[Start Dataset rows]

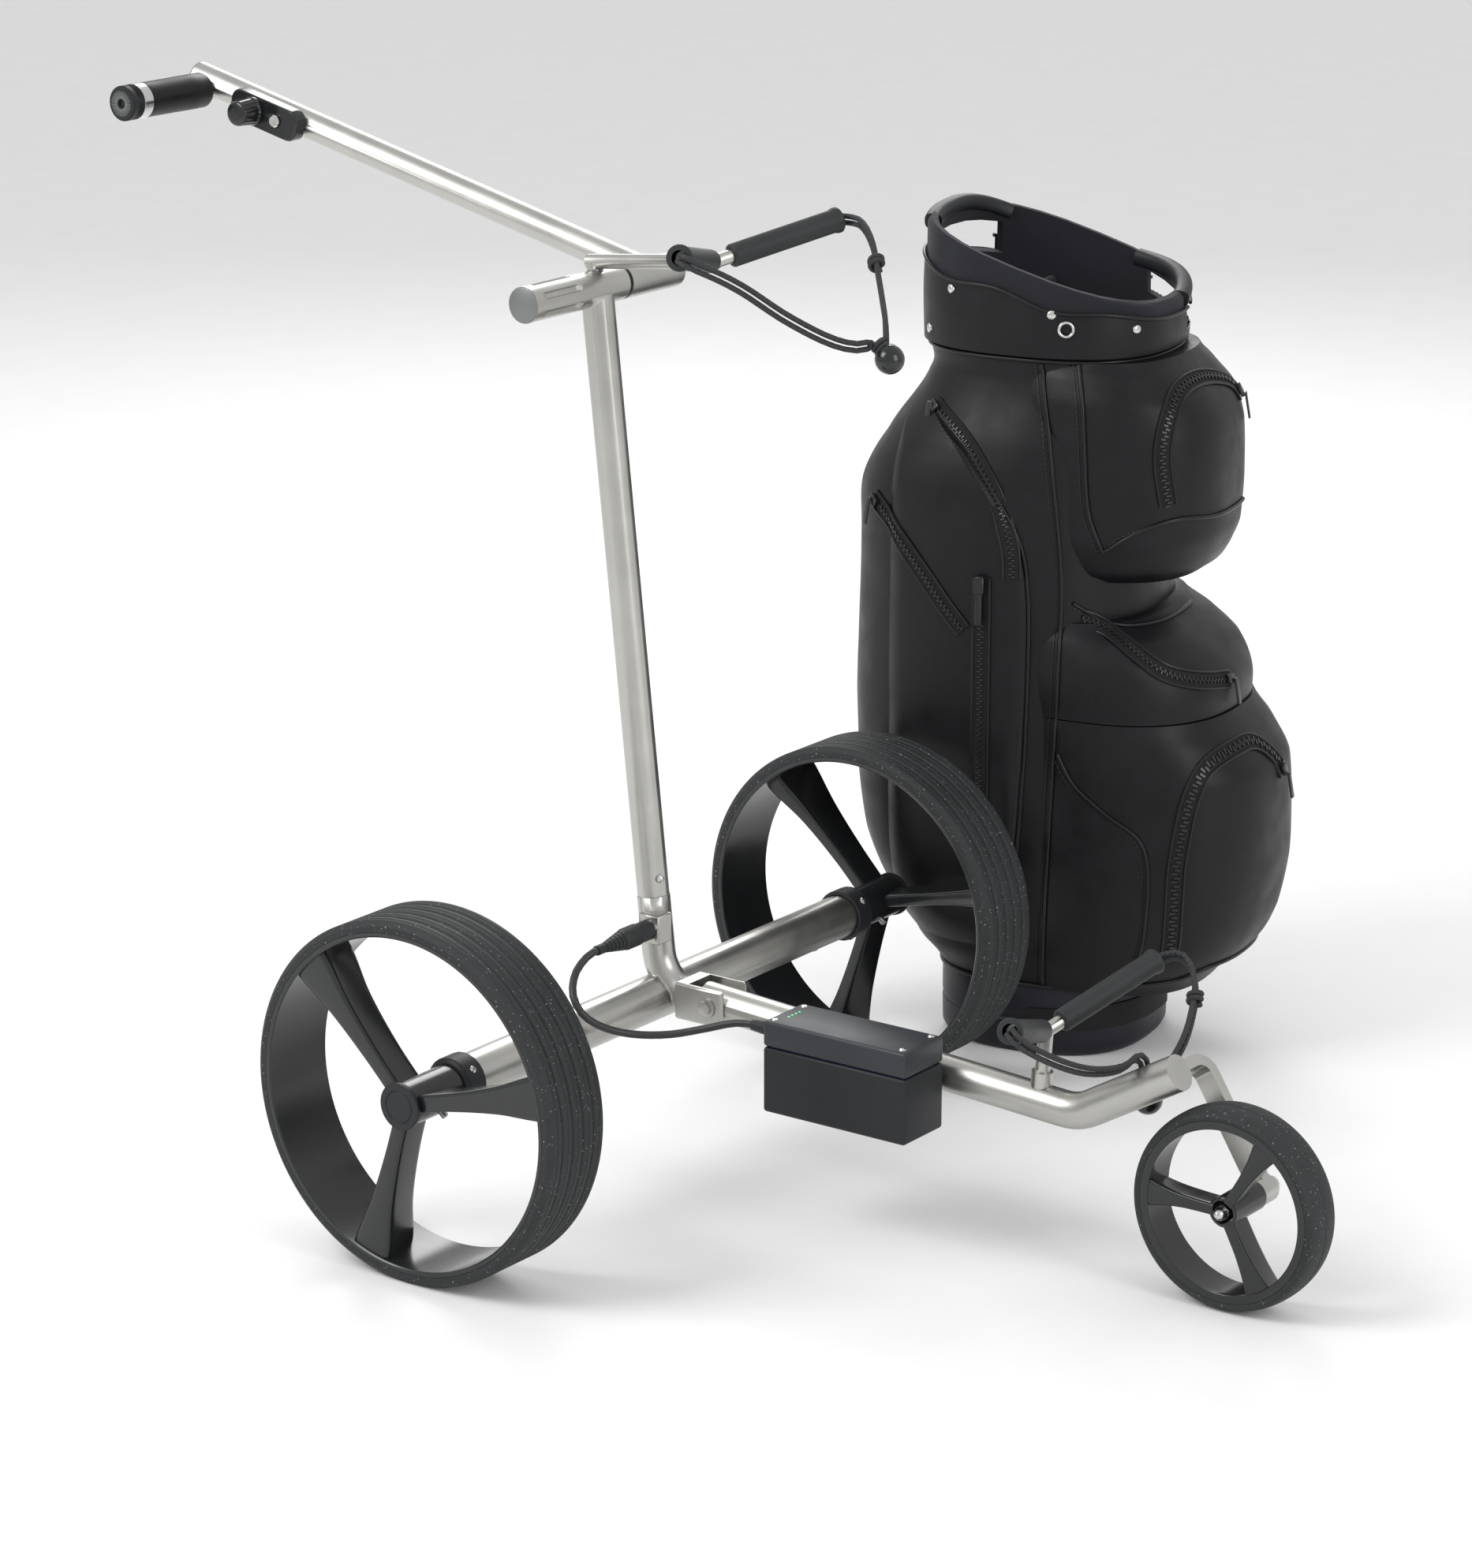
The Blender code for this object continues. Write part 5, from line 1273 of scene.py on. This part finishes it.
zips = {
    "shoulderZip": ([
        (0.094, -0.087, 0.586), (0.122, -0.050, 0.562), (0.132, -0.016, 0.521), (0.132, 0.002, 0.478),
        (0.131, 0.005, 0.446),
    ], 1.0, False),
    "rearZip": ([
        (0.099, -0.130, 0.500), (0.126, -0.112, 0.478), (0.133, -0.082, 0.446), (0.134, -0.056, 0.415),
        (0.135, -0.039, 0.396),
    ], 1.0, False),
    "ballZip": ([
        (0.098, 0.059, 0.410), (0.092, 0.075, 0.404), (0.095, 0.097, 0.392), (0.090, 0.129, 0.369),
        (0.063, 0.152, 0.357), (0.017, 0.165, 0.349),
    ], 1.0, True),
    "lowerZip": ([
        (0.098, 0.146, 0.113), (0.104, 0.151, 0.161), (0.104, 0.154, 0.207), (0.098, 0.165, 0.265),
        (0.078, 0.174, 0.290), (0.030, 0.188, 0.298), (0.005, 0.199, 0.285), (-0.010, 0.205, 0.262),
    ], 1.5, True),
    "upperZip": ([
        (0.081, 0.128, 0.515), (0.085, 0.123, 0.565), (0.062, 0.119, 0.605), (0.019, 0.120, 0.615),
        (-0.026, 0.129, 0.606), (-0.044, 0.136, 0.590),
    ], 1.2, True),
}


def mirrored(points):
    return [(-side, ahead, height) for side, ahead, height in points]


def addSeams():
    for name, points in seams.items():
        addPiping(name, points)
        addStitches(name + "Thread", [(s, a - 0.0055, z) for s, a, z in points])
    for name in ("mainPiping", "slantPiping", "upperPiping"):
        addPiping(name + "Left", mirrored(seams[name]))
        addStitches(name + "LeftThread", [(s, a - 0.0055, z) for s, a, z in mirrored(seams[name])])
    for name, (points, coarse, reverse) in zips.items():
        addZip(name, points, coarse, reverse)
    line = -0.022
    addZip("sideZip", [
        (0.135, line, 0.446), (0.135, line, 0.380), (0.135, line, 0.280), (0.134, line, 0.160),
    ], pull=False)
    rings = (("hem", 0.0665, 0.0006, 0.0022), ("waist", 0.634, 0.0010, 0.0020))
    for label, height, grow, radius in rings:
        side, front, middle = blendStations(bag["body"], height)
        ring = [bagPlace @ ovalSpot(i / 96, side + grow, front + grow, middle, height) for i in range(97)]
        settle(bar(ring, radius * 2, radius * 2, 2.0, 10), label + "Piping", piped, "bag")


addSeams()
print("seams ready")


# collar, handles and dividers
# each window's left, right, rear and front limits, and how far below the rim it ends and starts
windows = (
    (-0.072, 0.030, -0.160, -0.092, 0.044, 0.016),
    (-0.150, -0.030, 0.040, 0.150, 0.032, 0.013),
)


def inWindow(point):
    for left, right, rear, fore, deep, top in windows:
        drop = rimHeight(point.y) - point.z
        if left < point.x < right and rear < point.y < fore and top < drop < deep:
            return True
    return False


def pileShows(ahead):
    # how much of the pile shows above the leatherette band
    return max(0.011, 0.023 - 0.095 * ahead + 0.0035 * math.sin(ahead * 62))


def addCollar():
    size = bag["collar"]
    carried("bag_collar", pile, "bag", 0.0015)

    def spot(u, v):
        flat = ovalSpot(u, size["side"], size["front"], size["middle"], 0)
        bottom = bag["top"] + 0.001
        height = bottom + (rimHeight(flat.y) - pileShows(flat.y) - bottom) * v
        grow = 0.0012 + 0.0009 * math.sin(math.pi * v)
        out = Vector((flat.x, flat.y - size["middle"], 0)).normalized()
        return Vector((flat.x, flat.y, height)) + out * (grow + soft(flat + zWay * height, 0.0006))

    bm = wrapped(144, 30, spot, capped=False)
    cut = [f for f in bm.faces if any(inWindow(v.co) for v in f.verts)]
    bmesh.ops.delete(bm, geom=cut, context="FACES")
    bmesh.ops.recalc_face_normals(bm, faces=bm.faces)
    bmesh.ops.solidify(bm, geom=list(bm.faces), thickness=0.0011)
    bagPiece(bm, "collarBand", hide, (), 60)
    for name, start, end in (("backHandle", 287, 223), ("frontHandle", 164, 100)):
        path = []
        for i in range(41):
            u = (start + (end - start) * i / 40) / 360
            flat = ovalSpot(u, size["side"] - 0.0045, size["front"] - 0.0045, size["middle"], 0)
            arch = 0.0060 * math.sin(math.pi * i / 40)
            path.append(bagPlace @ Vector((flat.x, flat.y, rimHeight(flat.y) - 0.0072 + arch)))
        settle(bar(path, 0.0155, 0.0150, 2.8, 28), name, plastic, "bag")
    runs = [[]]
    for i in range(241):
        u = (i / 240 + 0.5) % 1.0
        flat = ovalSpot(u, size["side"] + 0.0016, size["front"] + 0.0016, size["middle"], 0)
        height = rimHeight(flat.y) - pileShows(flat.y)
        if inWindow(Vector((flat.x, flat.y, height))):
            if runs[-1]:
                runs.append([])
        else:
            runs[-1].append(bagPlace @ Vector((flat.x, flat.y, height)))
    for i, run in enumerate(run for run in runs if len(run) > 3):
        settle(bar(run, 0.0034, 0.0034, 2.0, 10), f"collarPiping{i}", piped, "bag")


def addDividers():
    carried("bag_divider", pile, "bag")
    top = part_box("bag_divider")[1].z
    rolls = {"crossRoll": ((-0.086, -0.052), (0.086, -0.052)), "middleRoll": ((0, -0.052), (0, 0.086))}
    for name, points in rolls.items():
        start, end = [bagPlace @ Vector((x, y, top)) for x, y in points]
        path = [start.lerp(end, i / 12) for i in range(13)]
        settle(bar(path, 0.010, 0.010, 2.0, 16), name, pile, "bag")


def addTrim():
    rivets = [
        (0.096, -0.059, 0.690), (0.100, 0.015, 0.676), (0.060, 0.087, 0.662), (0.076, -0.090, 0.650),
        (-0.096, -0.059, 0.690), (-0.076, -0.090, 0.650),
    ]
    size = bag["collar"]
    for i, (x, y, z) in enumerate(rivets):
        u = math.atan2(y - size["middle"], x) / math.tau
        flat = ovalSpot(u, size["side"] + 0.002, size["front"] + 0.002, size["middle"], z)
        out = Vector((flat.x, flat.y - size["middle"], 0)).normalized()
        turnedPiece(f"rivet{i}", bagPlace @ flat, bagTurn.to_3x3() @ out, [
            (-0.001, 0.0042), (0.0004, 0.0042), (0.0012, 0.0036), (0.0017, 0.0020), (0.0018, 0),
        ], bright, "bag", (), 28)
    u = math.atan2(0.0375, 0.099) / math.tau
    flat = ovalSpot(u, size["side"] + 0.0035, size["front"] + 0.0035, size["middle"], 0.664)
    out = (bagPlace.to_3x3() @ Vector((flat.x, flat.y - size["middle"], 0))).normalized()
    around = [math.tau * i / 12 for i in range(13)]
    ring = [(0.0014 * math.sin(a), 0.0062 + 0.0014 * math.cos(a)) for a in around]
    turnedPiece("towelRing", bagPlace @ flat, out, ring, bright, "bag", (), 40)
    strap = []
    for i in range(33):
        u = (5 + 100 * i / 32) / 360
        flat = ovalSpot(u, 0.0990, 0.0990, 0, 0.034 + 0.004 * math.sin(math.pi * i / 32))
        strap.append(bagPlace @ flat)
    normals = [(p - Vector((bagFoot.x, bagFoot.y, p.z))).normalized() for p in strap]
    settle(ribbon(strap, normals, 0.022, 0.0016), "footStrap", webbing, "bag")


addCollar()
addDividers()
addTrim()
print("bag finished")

[End Dataset rows]
[Start Dataset rows]

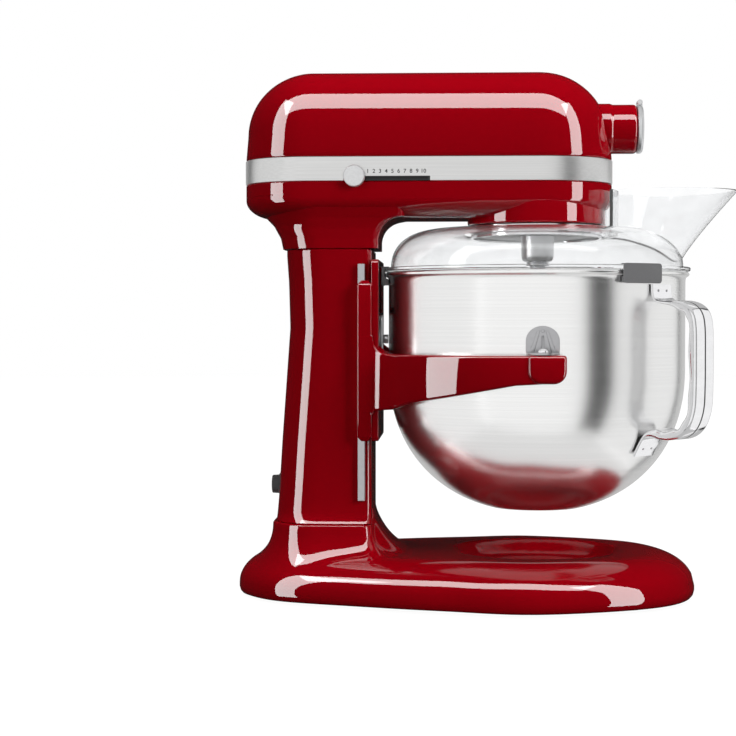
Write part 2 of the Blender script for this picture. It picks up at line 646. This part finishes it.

[End Dataset rows]
[Start Dataset rows]

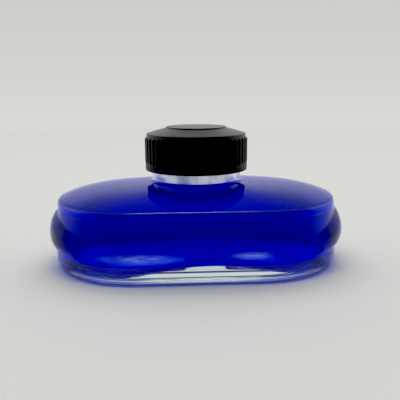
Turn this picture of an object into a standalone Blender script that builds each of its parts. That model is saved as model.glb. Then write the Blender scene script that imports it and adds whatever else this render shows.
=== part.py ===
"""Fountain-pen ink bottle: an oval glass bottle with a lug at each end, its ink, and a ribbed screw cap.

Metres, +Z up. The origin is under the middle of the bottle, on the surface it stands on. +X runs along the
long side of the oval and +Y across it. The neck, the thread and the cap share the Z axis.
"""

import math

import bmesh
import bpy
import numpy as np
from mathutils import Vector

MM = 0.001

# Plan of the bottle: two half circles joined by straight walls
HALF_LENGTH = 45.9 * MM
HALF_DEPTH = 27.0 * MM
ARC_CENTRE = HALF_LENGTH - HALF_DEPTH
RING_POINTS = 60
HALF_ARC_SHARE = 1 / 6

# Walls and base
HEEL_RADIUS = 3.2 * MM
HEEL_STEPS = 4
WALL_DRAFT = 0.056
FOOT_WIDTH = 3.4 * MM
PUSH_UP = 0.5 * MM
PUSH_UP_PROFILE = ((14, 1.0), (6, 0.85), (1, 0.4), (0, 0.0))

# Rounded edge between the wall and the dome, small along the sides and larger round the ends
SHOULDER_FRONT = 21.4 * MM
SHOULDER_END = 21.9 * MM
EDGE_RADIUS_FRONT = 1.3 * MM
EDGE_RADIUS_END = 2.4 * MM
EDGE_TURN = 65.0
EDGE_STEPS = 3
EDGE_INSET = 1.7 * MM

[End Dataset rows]

- To do
Using the data above, repeat exactly the lines that begin at the line with "The Blender code" and end at the line with "return [(-side, ahead, height)", both ends included.

- Reply to the exercise
The Blender code for this object continues. Write part 5, from line 1273 of scene.py on. This part finishes it.
zips = {
    "shoulderZip": ([
        (0.094, -0.087, 0.586), (0.122, -0.050, 0.562), (0.132, -0.016, 0.521), (0.132, 0.002, 0.478),
        (0.131, 0.005, 0.446),
    ], 1.0, False),
    "rearZip": ([
        (0.099, -0.130, 0.500), (0.126, -0.112, 0.478), (0.133, -0.082, 0.446), (0.134, -0.056, 0.415),
        (0.135, -0.039, 0.396),
    ], 1.0, False),
    "ballZip": ([
        (0.098, 0.059, 0.410), (0.092, 0.075, 0.404), (0.095, 0.097, 0.392), (0.090, 0.129, 0.369),
        (0.063, 0.152, 0.357), (0.017, 0.165, 0.349),
    ], 1.0, True),
    "lowerZip": ([
        (0.098, 0.146, 0.113), (0.104, 0.151, 0.161), (0.104, 0.154, 0.207), (0.098, 0.165, 0.265),
        (0.078, 0.174, 0.290), (0.030, 0.188, 0.298), (0.005, 0.199, 0.285), (-0.010, 0.205, 0.262),
    ], 1.5, True),
    "upperZip": ([
        (0.081, 0.128, 0.515), (0.085, 0.123, 0.565), (0.062, 0.119, 0.605), (0.019, 0.120, 0.615),
        (-0.026, 0.129, 0.606), (-0.044, 0.136, 0.590),
    ], 1.2, True),
}


def mirrored(points):
    return [(-side, ahead, height) for side, ahead, height in points]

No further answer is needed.